**DATA LINES**:

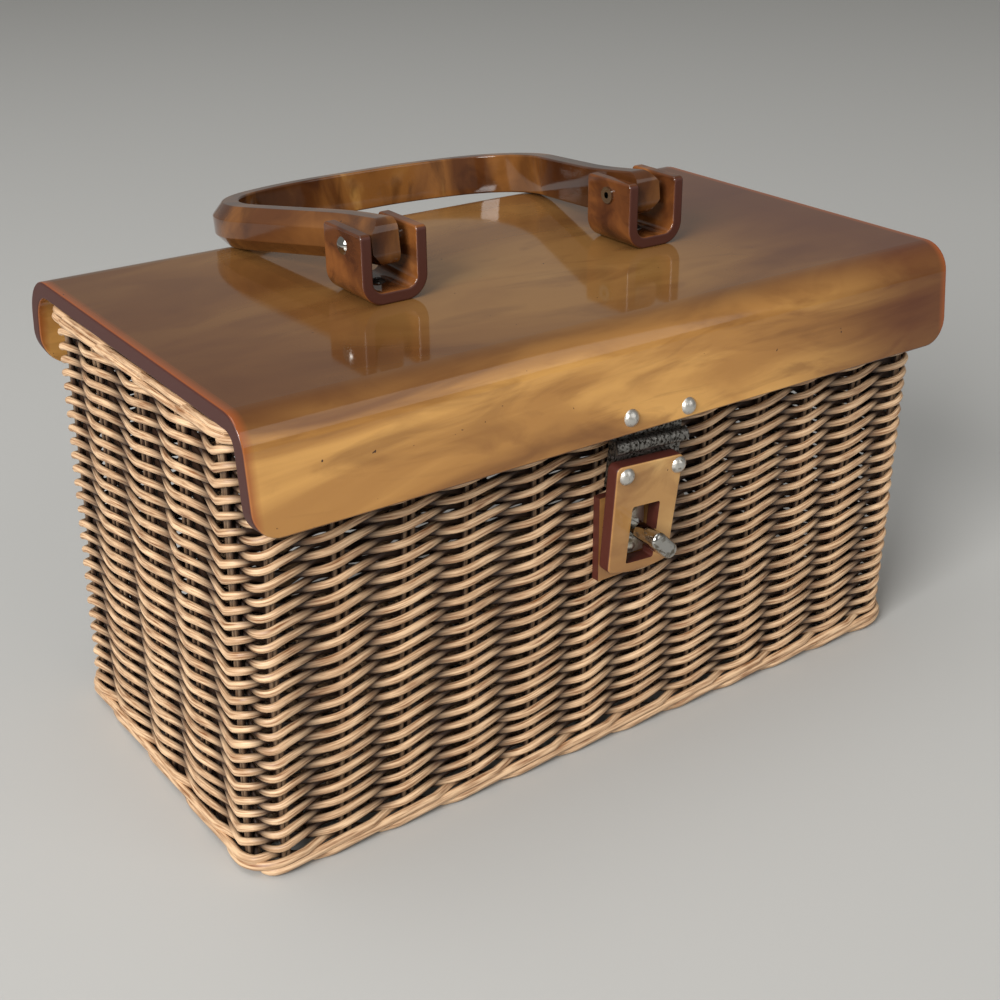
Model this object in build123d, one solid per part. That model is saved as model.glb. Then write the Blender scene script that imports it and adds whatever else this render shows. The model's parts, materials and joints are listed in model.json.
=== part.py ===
from build123d import *
import os
from math import atan2, degrees, hypot, sqrt

# Basket box bag: a woven reed basket closed by a bent acrylic lid, with a bail handle, a front hasp
# that drops over a turn knob, and two hinges at the back. Millimetres, +Z up, +X to the right, front at -Y.
# The origin is the centre of the face that the basket stands on.

os.makedirs("parts", exist_ok=True)

# ---- Basket ----
BASE_HALF_X = 136.0
BASE_FRONT_Y = 71.5
BASE_BACK_Y = 67.0
RIM_HALF_X = 135.0
RIM_FRONT_Y = 69.0
RIM_BACK_Y = 69.5
WALL_TOP_Z = 138.0
BASKET_CORNER_R = 18.0
WALL_T = 7.6
FOOT_H = 6.0
FOOT_OVERHANG = 0.8
BASE_T = 4.0
BASE_INSET = 0.8
RIM_H = 6.5
RIM_OVERHANG = 0.5
RIM_ROUND_OUT = 5.0
RIM_ROUND_IN = 2.0
WEAVE_GAP = 0.3

# ---- Lid ----
LID_LENGTH = 265.0
LID_DEPTH = 156.0
LID_T = 5.5
EDGE_R = 0.7
LID_TOP_Z = WALL_TOP_Z + RIM_H + 6.0
FLANGE_H = 33.7
FRONT_SPLAY = 3.5
BACK_SPLAY = 5.5
FRONT_BEND_R = 10.0
BACK_BEND_R = 17.0
FRONT_CORNER_R = 9.0
BACK_CORNER_R = 14.0

# ---- Handle and its two channel brackets ----
BRACKET_OUTER_X = 63.0
BRACKET_W = 23.3
BRACKET_DEPTH = 23.0
BRACKET_H = 22.5
BRACKET_T = 3.9
BRACKET_BEND_R = 7.5
EAR_CORNER_R = 1.5
BRACKET_Y = -9.0
PIN_R = 1.9
PIN_HEIGHT = 17.2
PIN_HEAD_R = 2.8
PIN_HEAD_H = 1.3
PIN_HOLLOW_R = 1.1
PIN_CLINCH_H = 0.9
PIN_HOLLOW_DEPTH = 4.0
BRACKET_RIVET_HEAD_H = 1.2
HANDLE_SHIFT_X = -1.2
HANDLE_ARM_X = 51.4
HANDLE_T = 9.6
HANDLE_H = 14.4
HANDLE_BEVEL_H = 4.2
HANDLE_BEVEL_IN = 3.8
HANDLE_END = 8.6
HANDLE_END_R = 4.0
HANDLE_STRAIGHT = 16.0
HANDLE_SHOULDER_X = 70.0
HANDLE_SHOULDER_Y = 90.0
HANDLE_CROWN_X = 26.0
HANDLE_CROWN_Y = 107.0
HANDLE_KNEE_R = 80.0
HANDLE_SHOULDER_R = 32.0
HANDLE_CROWN_R = 80.0
HANDLE_REST_TILT = 7.4

# ---- Hinges ----
LEAF_T = 1.0
BARREL_R = 2.4
HINGE_PIN_R = 1.2
RUN_CLEAR = 0.05
KNUCKLE_GAP = 0.3
CRANK_R = 1.2
HINGE_W = 28.2
KNUCKLE_SPLITS = [-5.9, 6.8]
RIVET_R = 1.5
RIVET_HEAD_R = 2.8
RIVET_HEAD_H = 1.7
RIVET_TAIL_R = 2.4
RIVET_TAIL_H = 0.9

# ---- Front latch ----
HASP_HINGE_X = 2.5
HASP_HINGE_DROP = 5.5
LATCH_SKEW = 3.5
HASP_REST_LEAN = 3.4
LID_LEAF_H = 15.0
LID_RIVET_UP = 10.0
LID_RIVET_SPACING = 22.6
LID_RIVET_SHIFT = 0.9
HASP_T = 5.0
HASP_TOP = 5.0
HASP_H = 38.5
HASP_TOP_W = 26.6
HASP_BOTTOM_W = 24.4
HASP_SHIFT = -1.2
HASP_SAG = 1.8
HASP_CORNER_R = 2.0
SLOT_W = 11.0
SLOT_H = 20.0
SLOT_RISE = 0.8
SLOT_CORNER_R = 0.8
HASP_RIVET_DOWN = 8.6
HASP_RIVET_SPACING = 20.6
HASP_LEAF_H = 13.5

# ---- Turn knob and its plates ----
KNOB_X = -0.3
KNOB_Z = LID_TOP_Z - 69.9
BACKING_W = 25.0
BACKING_H = 29.0
BACKING_T = 3.0
BACKING_DROP = 1.5
BASE_PLATE_W = 9.6
BASE_PLATE_H = 18.0
BASE_PLATE_T = 0.8
LOCK_RIVET_SPACING = 14.0
LOCK_RIVET_R = 1.0
LOCK_RIVET_HEAD_R = 1.6
LOCK_RIVET_HEAD_H = 0.4
INNER_PLATE_W = 14.0
INNER_PLATE_T = 1.0
KNOB_SHAFT_R = 2.3
KNOB_COLLAR_R = 3.4
KNOB_COLLAR_H = 1.2
KNOB_BOW_W = 12.0
KNOB_BOW_T = 5.6
KNOB_BOW_D = 10.0
KNOB_BOW_ROUND = 1.6
KNOB_BOW_START = 7.0
KNOB_PEEN = 0.5
KNOB_REST_ANGLE = 45.0
KNOB_WASHER_R = 4.2
KNOB_WASHER_T = 1.0

# ---- Rear hinges ----
REAR_HINGE_X = 84.0
REAR_HINGE_DROP = 4.2
REAR_LEAF_H = 14.0
REAR_LEAF_DOWN = 27.0
REAR_CRANK_DROP = 3.2
REAR_RIVET_UP = 9.0
REAR_RIVET_DOWN = 21.5
REAR_RIVET_SPACING = 19.0


# ---- General builders ----
def bent_section(points, radii, thickness):
    """Face of a bent sheet: a polyline with rounded bends, and its copy set in by the thickness."""
    outer = [Vector(*p) for p in points]
    runs = [(b - a).normalized() for a, b in zip(outer, outer[1:])]
    rights = [Vector(run.Y, -run.X) for run in runs]
    inner = []
    for point, first, last in zip(outer, rights[:1] + rights, rights + rights[-1:]):
        middle = (first + last).normalized()
        inner.append(point + middle * (thickness / middle.dot(first)))
    outer_edges = FilletPolyline(*outer, radius=radii).edges()
    inner_edges = FilletPolyline(*inner, radius=[radius - thickness for radius in radii]).edges()
    end_edges = [Line(outer[0], inner[0]).edge(), Line(outer[-1], inner[-1]).edge()]
    return make_face([*outer_edges, *inner_edges, *end_edges])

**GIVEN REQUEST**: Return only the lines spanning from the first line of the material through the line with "WEAVE_GAP = 0.3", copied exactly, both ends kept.

**ANSWER TO THE EXERCISE**:
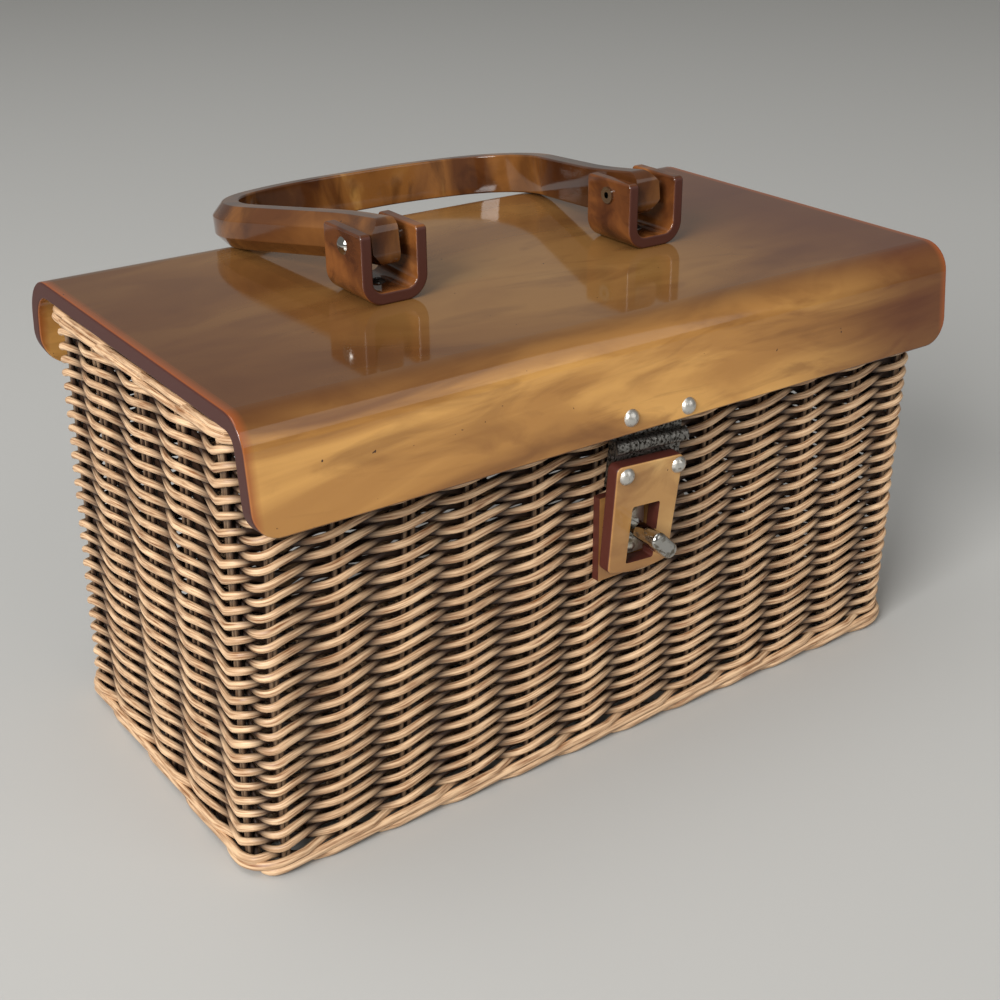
Model this object in build123d, one solid per part. That model is saved as model.glb. Then write the Blender scene script that imports it and adds whatever else this render shows. The model's parts, materials and joints are listed in model.json.
=== part.py ===
from build123d import *
import os
from math import atan2, degrees, hypot, sqrt

# Basket box bag: a woven reed basket closed by a bent acrylic lid, with a bail handle, a front hasp
# that drops over a turn knob, and two hinges at the back. Millimetres, +Z up, +X to the right, front at -Y.
# The origin is the centre of the face that the basket stands on.

os.makedirs("parts", exist_ok=True)

# ---- Basket ----
BASE_HALF_X = 136.0
BASE_FRONT_Y = 71.5
BASE_BACK_Y = 67.0
RIM_HALF_X = 135.0
RIM_FRONT_Y = 69.0
RIM_BACK_Y = 69.5
WALL_TOP_Z = 138.0
BASKET_CORNER_R = 18.0
WALL_T = 7.6
FOOT_H = 6.0
FOOT_OVERHANG = 0.8
BASE_T = 4.0
BASE_INSET = 0.8
RIM_H = 6.5
RIM_OVERHANG = 0.5
RIM_ROUND_OUT = 5.0
RIM_ROUND_IN = 2.0
WEAVE_GAP = 0.3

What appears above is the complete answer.